The closest linux analogy is Linus's unstable git branch or maybe the redhat rawhide https://fedoraproject.org/wiki/Releases/Rawhide - even that has warnings:

from the Rawhide wiki: "Not recommended for production systems

We do not recommend that you run Rawhide as your primary production operating system. Instead, we suggest you could install and run Rawhide:

    As a live environment only
    In a virtual machine (VM) instance
    On a secondary system
    On a multiboot system, alongside a stable release of Fedora or another operating system 
This allows you to test Rawhide without any impact to your day-to-day workflow. "

-CURRENT is the freebsd version of that: you know that it's going to be where things are being torn out and put back in on a hour to hour basis.
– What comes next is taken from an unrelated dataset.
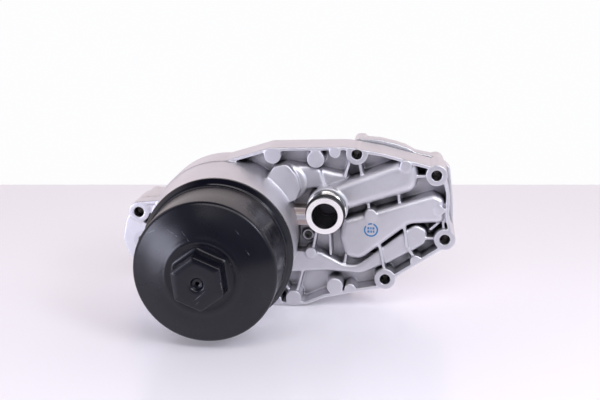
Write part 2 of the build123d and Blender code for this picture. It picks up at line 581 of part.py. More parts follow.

The group of people using -CURRENT is akin to the group of kernel maintainers in linux-land.

I do admit though - the rawhide warning is more verbose and clearer than the FREEBSD-CURRENT warnings. That's one part that I can see the community improving. I might even write some verbiage myself for contribution.




>It is also terribly stupid for software and application developers to run -CURRENT because it's for the development of the OS itself.

Yeah, and that's why you should use it, to be sure your app works ok with the upcoming changes to the core OS.


Not necessarily. If you want to know if your app works with upcoming FreeBSD release versions, you actually care - and you would know to check

https://www.freebsd.org/releng/#freeze

and

https://www.freebsd.org/relnotes/CURRENT/relnotes/article.ht...

and

https://wiki.freebsd.org/WhatsNew/FreeBSD11

and be subscribed to the -CURRENT mailing list - which the development documentation indicate as mandatory when using a -CURRENT build.

Then you would know whether the compiler suite is being torn out (remember? FreeBSD switched from GCC to LLVM/Clang - yes - that was done in the last -CURRENT development cycle)

So your software might not even build because of certain base OS issues. BUT you would know all that already - and you would run -CURRENT in a VM that you blow away and rebuild as needed.

Or in continuous integration like jenkins. https://wiki.freebsd.org/201405DevSummit/Jenkins

BUT NO - you would use it in testing only. You wouldn't use it as a main platform.

Unless you don't really care - then it's on you.

Many devs run 10.1 and then run -CURRENT in VM's or on a spare laptop or machine for this purpose.